>> BEGIN Source material
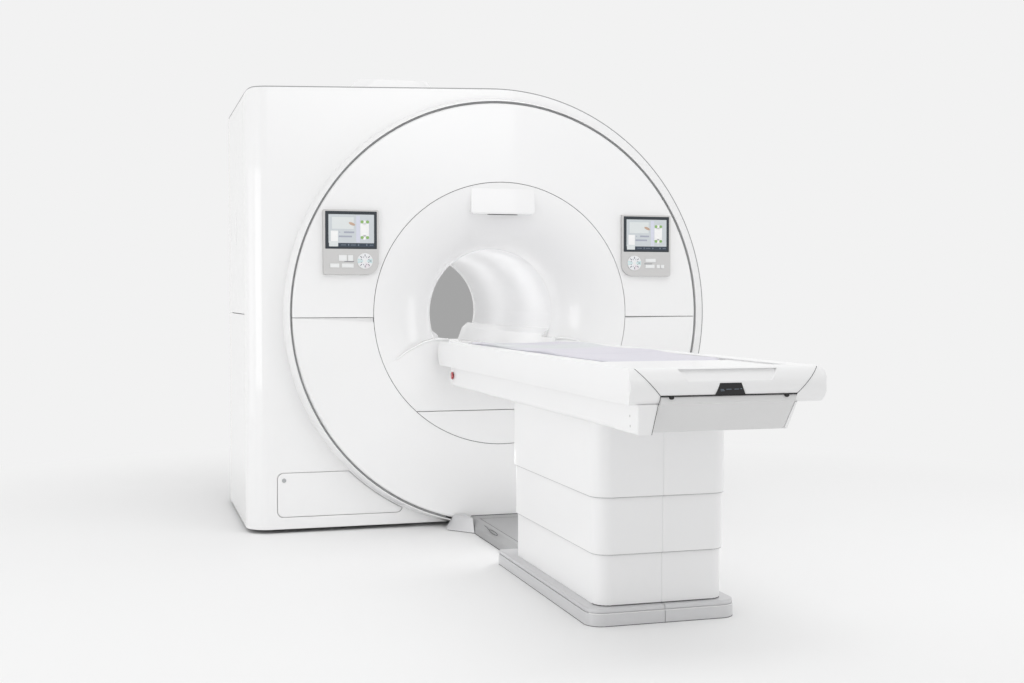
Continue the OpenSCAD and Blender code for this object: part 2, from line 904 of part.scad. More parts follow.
// Keys of each panel: inner edge from the panel's inner edge, lower edge from its lower edge, width, height
left_keys = [[157, 66, 39, 29], [127, 66, 24, 29], [194, 34, 44, 20], [124, 34, 57, 20]];
right_keys = [[130, 72, 56, 18], [130, 41, 50, 18], [192, 41, 18, 18], [216, 41, 18, 18]];

module key_outline(key, grow) {
    translate([panel_x + key[0] - grow, panel_z + key[1] - grow])
        rounded(key[2] + 2 * grow, key[3] + 2 * grow, key_r + grow);
}

module screen_outline(grow) {
    translate([panel_x + screen_side - grow, panel_z + screen_up - grow])
        rounded(panel_w - 2 * screen_side + 2 * grow, panel_h - screen_up - screen_over + 2 * grow, 3 + grow);
}

// One panel's housing, drawn on the right
module panel_housing(keys) {
    color("silver") difference() {
        along_y(panel_face_y, front_y + panel_back) panel_outline(0);
        along_y(panel_face_y - 1, panel_face_y + screen_t) screen_outline(fit);
        for (k = keys)
            along_y(panel_face_y - 1, panel_face_y + key_deep + key_travel + clear) key_outline(k, key_gap);
        translate([dial_x, panel_face_y - 1, dial_z]) rotate([-90, 0, 0])
            cylinder(r = dial_r + key_gap, h = dial_t - dial_proud + key_gap + 1);
    }
}

module panel_key(key) {
    color("white") along_y(panel_face_y - key_proud, panel_face_y + key_deep) key_outline(key, 0);
}

module panel_display() {
    color("darkslategray") along_y(panel_face_y + 0.5, panel_face_y + screen_t - fit) screen_outline(0);
}

module panel_dial() {
    dimple_x = 0.74 * dial_r;
    dimple_r = 5;
    dimple_d = 0.6;
    color("white") translate([dial_x, panel_face_y - dial_proud, dial_z]) rotate([-90, 0, 0]) difference() {
        cylinder(r = dial_r, h = dial_t);
        for (a = [0:45:315])
            rotate([0, 0, a]) translate([dimple_x, 0, -1]) cylinder(r = dimple_r, h = dimple_d + 1);
    }
}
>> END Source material
• [What is expected]: Extract all lines as given.

• [Complete response]:
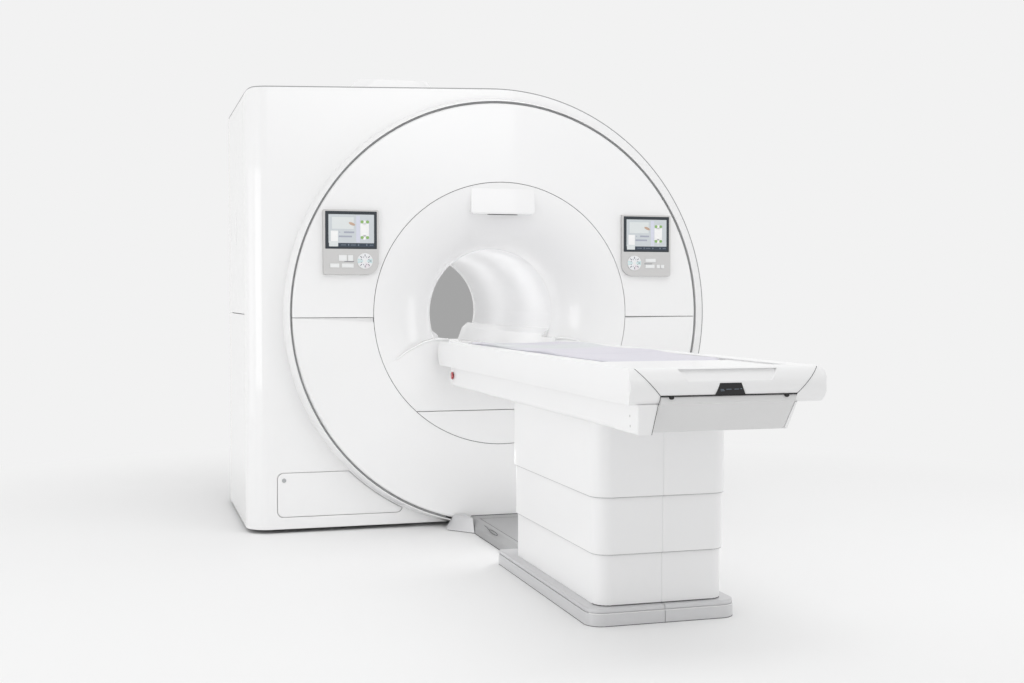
Continue the OpenSCAD and Blender code for this object: part 2, from line 904 of part.scad. More parts follow.
// Keys of each panel: inner edge from the panel's inner edge, lower edge from its lower edge, width, height
left_keys = [[157, 66, 39, 29], [127, 66, 24, 29], [194, 34, 44, 20], [124, 34, 57, 20]];
right_keys = [[130, 72, 56, 18], [130, 41, 50, 18], [192, 41, 18, 18], [216, 41, 18, 18]];

module key_outline(key, grow) {
    translate([panel_x + key[0] - grow, panel_z + key[1] - grow])
        rounded(key[2] + 2 * grow, key[3] + 2 * grow, key_r + grow);
}

module screen_outline(grow) {
    translate([panel_x + screen_side - grow, panel_z + screen_up - grow])
        rounded(panel_w - 2 * screen_side + 2 * grow, panel_h - screen_up - screen_over + 2 * grow, 3 + grow);
}

// One panel's housing, drawn on the right
module panel_housing(keys) {
    color("silver") difference() {
        along_y(panel_face_y, front_y + panel_back) panel_outline(0);
        along_y(panel_face_y - 1, panel_face_y + screen_t) screen_outline(fit);
        for (k = keys)
            along_y(panel_face_y - 1, panel_face_y + key_deep + key_travel + clear) key_outline(k, key_gap);
        translate([dial_x, panel_face_y - 1, dial_z]) rotate([-90, 0, 0])
            cylinder(r = dial_r + key_gap, h = dial_t - dial_proud + key_gap + 1);
    }
}

module panel_key(key) {
    color("white") along_y(panel_face_y - key_proud, panel_face_y + key_deep) key_outline(key, 0);
}

module panel_display() {
    color("darkslategray") along_y(panel_face_y + 0.5, panel_face_y + screen_t - fit) screen_outline(0);
}

module panel_dial() {
    dimple_x = 0.74 * dial_r;
    dimple_r = 5;
    dimple_d = 0.6;
    color("white") translate([dial_x, panel_face_y - dial_proud, dial_z]) rotate([-90, 0, 0]) difference() {
        cylinder(r = dial_r, h = dial_t);
        for (a = [0:45:315])
            rotate([0, 0, a]) translate([dimple_x, 0, -1]) cylinder(r = dimple_r, h = dimple_d + 1);
    }
}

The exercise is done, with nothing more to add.